Given information:
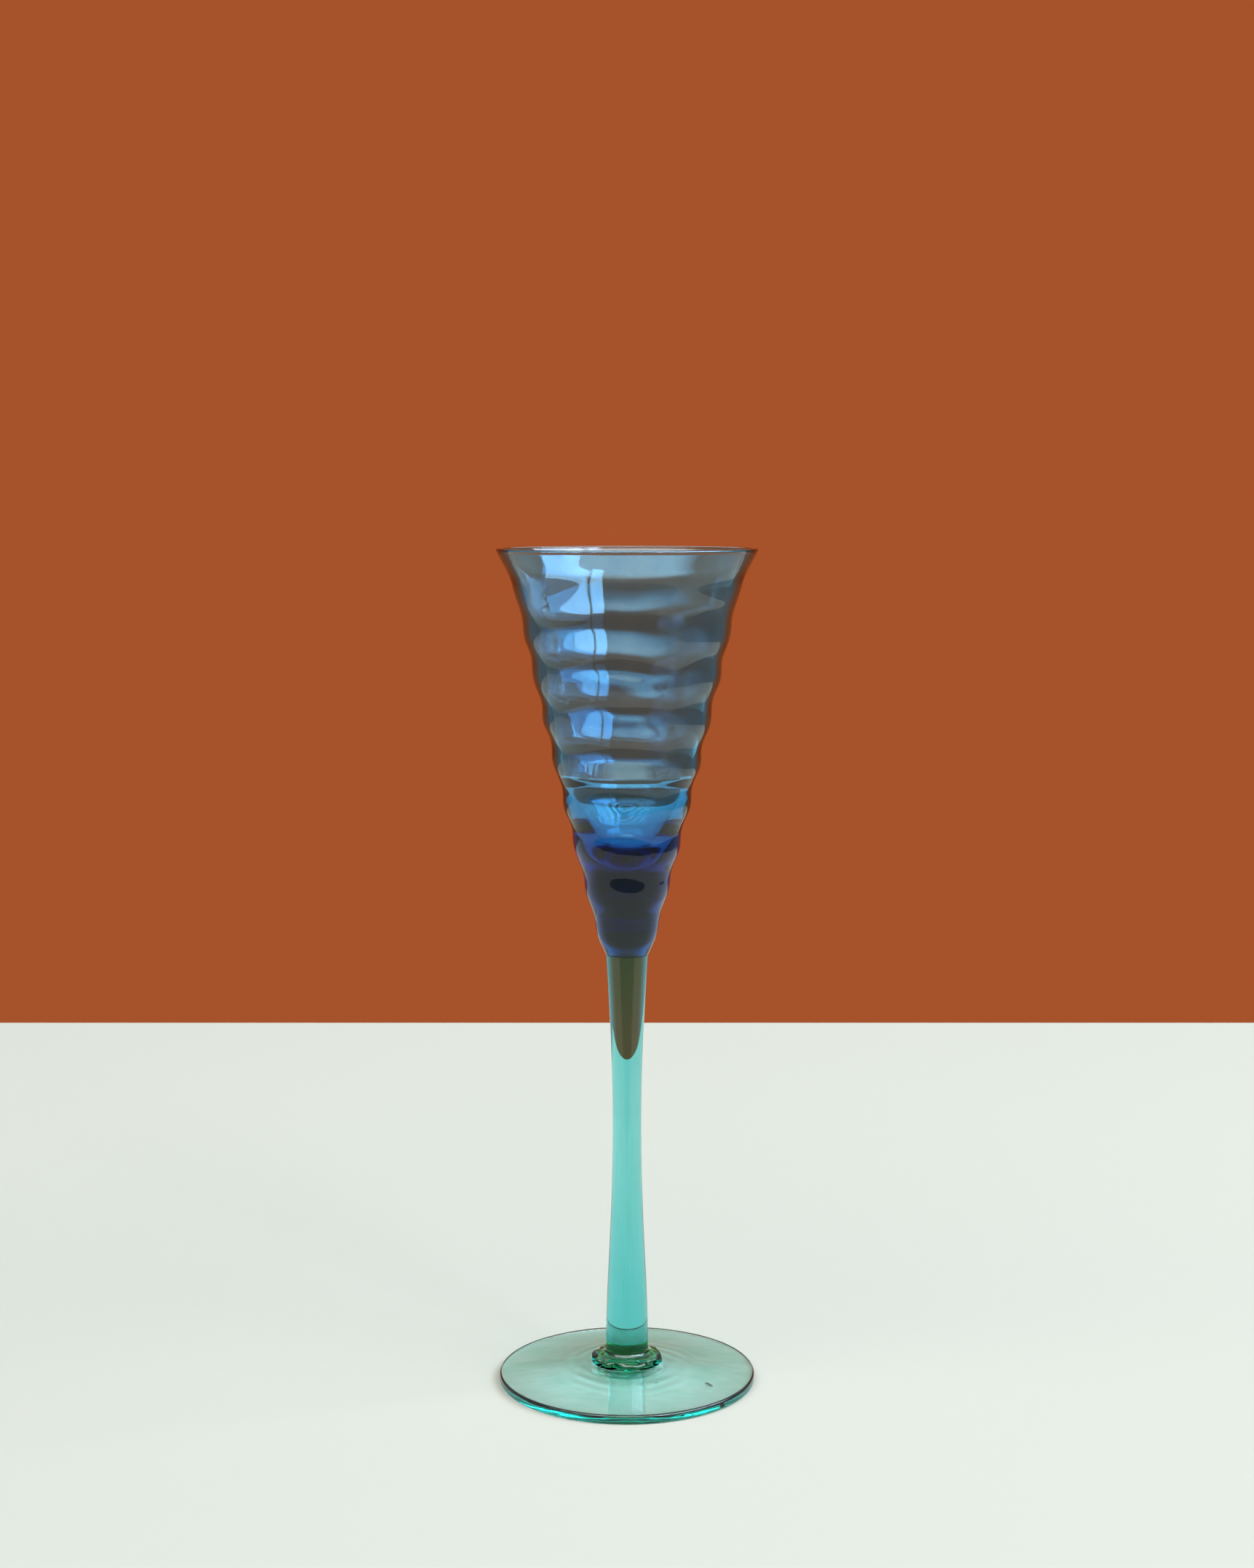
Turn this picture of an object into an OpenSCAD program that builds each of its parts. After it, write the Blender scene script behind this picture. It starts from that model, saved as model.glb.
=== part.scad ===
// Champagne flute, blown and joined hot: a blue bowl with soft rings round it, a drawn
// stem, a merese and a disc foot, each a separate piece of coloured glass.
// Millimetres, +Z up, origin at the centre of the flat ring that the foot stands on.

/* [Foot] */
// Outer diameter of the foot
foot_d = 69.8; // [50:0.2:90]
// Height of the foot's upright edge
foot_edge_t = 2.4; // [1.6:0.1:3.6]
// Radius of the softened corners of the foot's edge
foot_edge_round = 0.6; // [0.2:0.1:0.8]
// Thickness of the foot at its middle
foot_mid_t = 3; // [2:0.1:4]
// Height of the foot's middle, where the merese is joined
foot_mid_h = 5.1; // [4.2:0.1:9]
// Width of the flat ring under the foot's edge
foot_ring_w = 2; // [1:0.5:5]
// How late the top of the foot rises on its way to the middle
foot_sweep = 1.4; // [1:0.1:2.5]

/* [Merese] */
// Outer diameter of the merese
merese_d = 19.4; // [15:0.2:26]
// Height of the merese, from the foot to the stem
merese_h = 3.5; // [2.5:0.1:6]
// Thickness of the merese's rounded edge
merese_edge_t = 1.8; // [1:0.1:2.4]

/* [Stem] */
// Length of the stem, from the merese to the bowl
stem_l = 108.4; // [80:0.2:180]
// Diameter of the stem where it meets the merese
stem_low_d = 11.6; // [8:0.1:15]
// Diameter of the stem at its waist
stem_waist_d = 7.9; // [5:0.1:9]
// Diameter of the stem where it meets the bowl
stem_top_d = 11.6; // [8:0.1:15]
// Height of the waist above the merese
stem_waist_h = 64; // [20:1:100]

/* [Bowl] */
// Height of the bowl, from the stem to the lip
bowl_h = 111; // [80:0.5:160]
// Outer diameter of the lip
rim_d = 71.4; // [63:0.2:90]
// Outer diameter of the side where it starts to flare
throat_d = 61.4; // [45:0.2:68]
// Height of the flare, from its start to the lip
flare_h = 10; // [5:0.5:25]
// How softly the side turns into the flare
flare_soft = 3; // [1:0.5:8]
// Outer diameter of the side above its rounded shoulder
shoulder_d = 15.5; // [12:0.1:24]
// Height of the rounded shoulder above the stem
shoulder_h = 5; // [2:0.5:12]
// How far the side bows out, midway between shoulder and flare
belly = 0.7; // [0:0.1:4]
// Thickness of the side wall, measured level
wall_t = 2; // [1.2:0.1:3.2]
// How much thicker the wall gets at the step on its inside
wall_step_t = 0.9; // [0:0.1:1.2]
// Height above the stem of the top of that step
wall_step_h = 50; // [46:0.5:80]
// Height over which the step comes in
wall_step_soft = 3; // [1:0.5:8]
// Thickness of the wall low in the hollow, measured level
wall_low_t = 5.3; // [4.4:0.1:6]
// Height above the stem at which the wall starts to thicken on its way down
thicken_from_h = 45; // [38:0.5:80]
// Height above the stem at which the wall is at its thickest
thicken_to_h = 33; // [25:0.5:37]
// Thickness of the solid glass under the hollow
bowl_floor_t = 25.5; // [8:0.5:40]
// Height of the hollow's rounded bottom
hollow_round_h = 9; // [5:0.5:30]
// Radius of the polished corners of the lip
lip_round = 0.5; // [0.2:0.1:0.6]

/* [Rings] */
// Distance from one ring to the next
ring_pitch = 11.7; // [6:0.1:20]
// How far a ring's crest stands out from the side
ring_depth = 0.44; // [0:0.02:1]
// Distance from the lip down to the first crest
ring_first = 12.2; // [8:0.1:25]
// Part of the ring depth left at the shoulder and at the flare
ring_end_share = 0.45; // [0:0.05:1]
// Part of the ring depth that shows on the inside wall
ring_inside_share = 0.7; // [0:0.05:1]

/* [Hidden] */
$fn = 96;

// Spacing of the points along a curved outline
point_gap = 1;
// Degrees between the points of a rounded edge
round_gap = 15;
// Powers of the curves that take the stem from its waist to its two ends
stem_low_power = 1.4;
stem_top_power = 1.75;

// Heights of the three joints
merese_z = foot_mid_h;
stem_z = merese_z + merese_h;
bowl_z = stem_z + stem_l;

// Height in the bowl at which the side meets the corner of the lip
lip_h = bowl_h - lip_round;
// Height in the bowl at which the flare starts
throat_h = bowl_h - flare_h;

teal_glass = [0.37, 0.74, 0.7];
green_glass = [0.04, 0.55, 0.45];
blue_glass = [0.2, 0.48, 0.78];

// Rises from 0 to 1 with level ends
function ease(u) = u * u * (3 - 2 * u);

// Evenly spaced places from a to b, both ends in
function places(a, b, gap = point_gap) =
    let (n = max(1, ceil(abs(b - a) / gap)))
    [for (i = [0 : n]) a + (b - a) * i / n];

// Points of an arc round c, with the half axes a and b, from angle a0 to a1
function arc(c, a, b, a0, a1) =
    [for (t = places(a0, a1, round_gap)) [c[0] + a * cos(t), c[1] + b * sin(t)]];

// Radius of the foot at which its softened corners begin, and of the flat ring's inside
foot_edge_r = foot_d / 2 - foot_edge_round;
foot_ring_r = foot_edge_r - foot_ring_w;

// Height of the foot's top and of its hollowed underside at a radius
function foot_top(r) =
    let (u = (foot_edge_r - r) / (foot_edge_r - merese_d / 2))
    foot_edge_t + (foot_mid_h - foot_edge_t) * pow(u, foot_sweep);
function foot_under(r) = (foot_mid_h - foot_mid_t) * ease(1 - r / foot_ring_r);

// Disc foot: flat where the merese sits, hollowed below, upright at the edge
module foot() {
    color(teal_glass)
        rotate_extrude()
            polygon(concat(
                [for (r = places(0, foot_ring_r)) [r, foot_under(r)]],
                arc([foot_edge_r, foot_edge_round], foot_edge_round, foot_edge_round, -90, 0),
                arc([foot_edge_r, foot_edge_t - foot_edge_round], foot_edge_round, foot_edge_round, 0, 90),
                [for (r = places(foot_edge_r - point_gap, merese_d / 2)) [r, foot_top(r)]],
                [[0, foot_mid_h]]
            ));
}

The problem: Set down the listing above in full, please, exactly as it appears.

Response to this task:
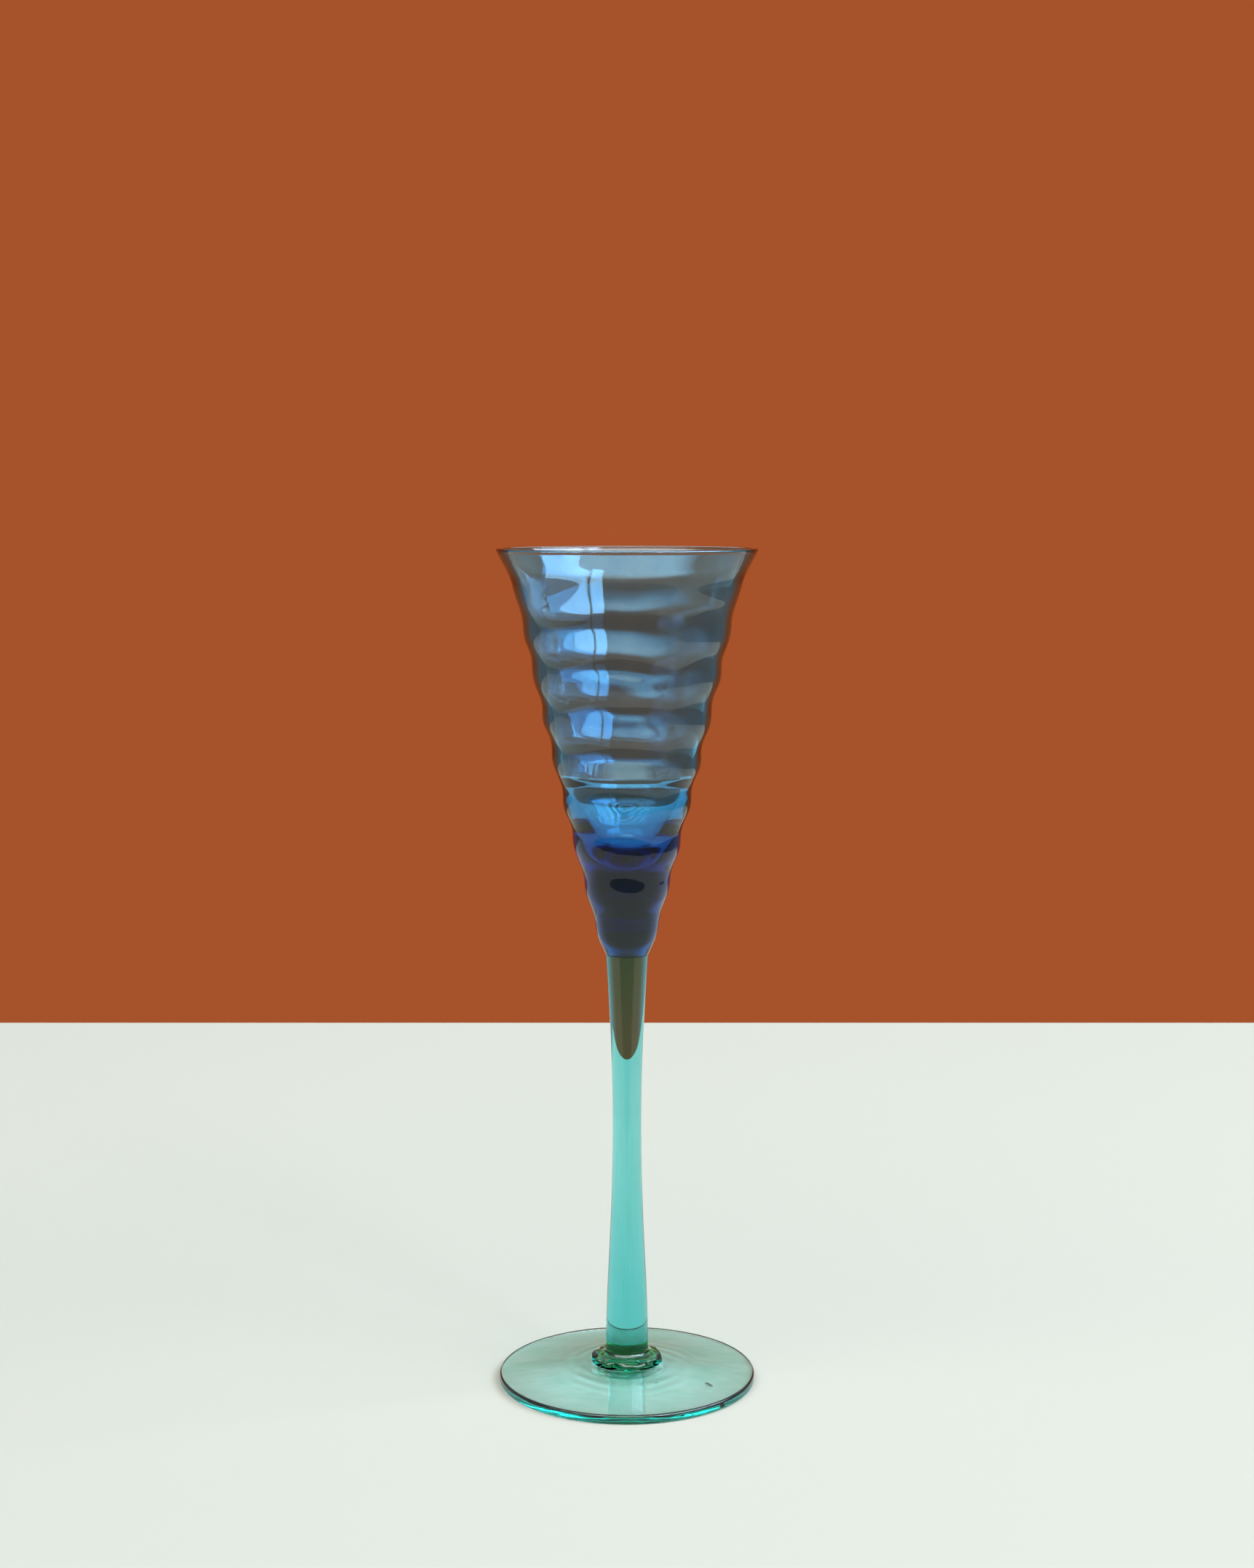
Turn this picture of an object into an OpenSCAD program that builds each of its parts. After it, write the Blender scene script behind this picture. It starts from that model, saved as model.glb.
=== part.scad ===
// Champagne flute, blown and joined hot: a blue bowl with soft rings round it, a drawn
// stem, a merese and a disc foot, each a separate piece of coloured glass.
// Millimetres, +Z up, origin at the centre of the flat ring that the foot stands on.

/* [Foot] */
// Outer diameter of the foot
foot_d = 69.8; // [50:0.2:90]
// Height of the foot's upright edge
foot_edge_t = 2.4; // [1.6:0.1:3.6]
// Radius of the softened corners of the foot's edge
foot_edge_round = 0.6; // [0.2:0.1:0.8]
// Thickness of the foot at its middle
foot_mid_t = 3; // [2:0.1:4]
// Height of the foot's middle, where the merese is joined
foot_mid_h = 5.1; // [4.2:0.1:9]
// Width of the flat ring under the foot's edge
foot_ring_w = 2; // [1:0.5:5]
// How late the top of the foot rises on its way to the middle
foot_sweep = 1.4; // [1:0.1:2.5]

/* [Merese] */
// Outer diameter of the merese
merese_d = 19.4; // [15:0.2:26]
// Height of the merese, from the foot to the stem
merese_h = 3.5; // [2.5:0.1:6]
// Thickness of the merese's rounded edge
merese_edge_t = 1.8; // [1:0.1:2.4]

/* [Stem] */
// Length of the stem, from the merese to the bowl
stem_l = 108.4; // [80:0.2:180]
// Diameter of the stem where it meets the merese
stem_low_d = 11.6; // [8:0.1:15]
// Diameter of the stem at its waist
stem_waist_d = 7.9; // [5:0.1:9]
// Diameter of the stem where it meets the bowl
stem_top_d = 11.6; // [8:0.1:15]
// Height of the waist above the merese
stem_waist_h = 64; // [20:1:100]

/* [Bowl] */
// Height of the bowl, from the stem to the lip
bowl_h = 111; // [80:0.5:160]
// Outer diameter of the lip
rim_d = 71.4; // [63:0.2:90]
// Outer diameter of the side where it starts to flare
throat_d = 61.4; // [45:0.2:68]
// Height of the flare, from its start to the lip
flare_h = 10; // [5:0.5:25]
// How softly the side turns into the flare
flare_soft = 3; // [1:0.5:8]
// Outer diameter of the side above its rounded shoulder
shoulder_d = 15.5; // [12:0.1:24]
// Height of the rounded shoulder above the stem
shoulder_h = 5; // [2:0.5:12]
// How far the side bows out, midway between shoulder and flare
belly = 0.7; // [0:0.1:4]
// Thickness of the side wall, measured level
wall_t = 2; // [1.2:0.1:3.2]
// How much thicker the wall gets at the step on its inside
wall_step_t = 0.9; // [0:0.1:1.2]
// Height above the stem of the top of that step
wall_step_h = 50; // [46:0.5:80]
// Height over which the step comes in
wall_step_soft = 3; // [1:0.5:8]
// Thickness of the wall low in the hollow, measured level
wall_low_t = 5.3; // [4.4:0.1:6]
// Height above the stem at which the wall starts to thicken on its way down
thicken_from_h = 45; // [38:0.5:80]
// Height above the stem at which the wall is at its thickest
thicken_to_h = 33; // [25:0.5:37]
// Thickness of the solid glass under the hollow
bowl_floor_t = 25.5; // [8:0.5:40]
// Height of the hollow's rounded bottom
hollow_round_h = 9; // [5:0.5:30]
// Radius of the polished corners of the lip
lip_round = 0.5; // [0.2:0.1:0.6]

/* [Rings] */
// Distance from one ring to the next
ring_pitch = 11.7; // [6:0.1:20]
// How far a ring's crest stands out from the side
ring_depth = 0.44; // [0:0.02:1]
// Distance from the lip down to the first crest
ring_first = 12.2; // [8:0.1:25]
// Part of the ring depth left at the shoulder and at the flare
ring_end_share = 0.45; // [0:0.05:1]
// Part of the ring depth that shows on the inside wall
ring_inside_share = 0.7; // [0:0.05:1]

/* [Hidden] */
$fn = 96;

// Spacing of the points along a curved outline
point_gap = 1;
// Degrees between the points of a rounded edge
round_gap = 15;
// Powers of the curves that take the stem from its waist to its two ends
stem_low_power = 1.4;
stem_top_power = 1.75;

// Heights of the three joints
merese_z = foot_mid_h;
stem_z = merese_z + merese_h;
bowl_z = stem_z + stem_l;

// Height in the bowl at which the side meets the corner of the lip
lip_h = bowl_h - lip_round;
// Height in the bowl at which the flare starts
throat_h = bowl_h - flare_h;

teal_glass = [0.37, 0.74, 0.7];
green_glass = [0.04, 0.55, 0.45];
blue_glass = [0.2, 0.48, 0.78];

// Rises from 0 to 1 with level ends
function ease(u) = u * u * (3 - 2 * u);

// Evenly spaced places from a to b, both ends in
function places(a, b, gap = point_gap) =
    let (n = max(1, ceil(abs(b - a) / gap)))
    [for (i = [0 : n]) a + (b - a) * i / n];

// Points of an arc round c, with the half axes a and b, from angle a0 to a1
function arc(c, a, b, a0, a1) =
    [for (t = places(a0, a1, round_gap)) [c[0] + a * cos(t), c[1] + b * sin(t)]];

// Radius of the foot at which its softened corners begin, and of the flat ring's inside
foot_edge_r = foot_d / 2 - foot_edge_round;
foot_ring_r = foot_edge_r - foot_ring_w;

// Height of the foot's top and of its hollowed underside at a radius
function foot_top(r) =
    let (u = (foot_edge_r - r) / (foot_edge_r - merese_d / 2))
    foot_edge_t + (foot_mid_h - foot_edge_t) * pow(u, foot_sweep);
function foot_under(r) = (foot_mid_h - foot_mid_t) * ease(1 - r / foot_ring_r);

// Disc foot: flat where the merese sits, hollowed below, upright at the edge
module foot() {
    color(teal_glass)
        rotate_extrude()
            polygon(concat(
                [for (r = places(0, foot_ring_r)) [r, foot_under(r)]],
                arc([foot_edge_r, foot_edge_round], foot_edge_round, foot_edge_round, -90, 0),
                arc([foot_edge_r, foot_edge_t - foot_edge_round], foot_edge_round, foot_edge_round, 0, 90),
                [for (r = places(foot_edge_r - point_gap, merese_d / 2)) [r, foot_top(r)]],
                [[0, foot_mid_h]]
            ));
}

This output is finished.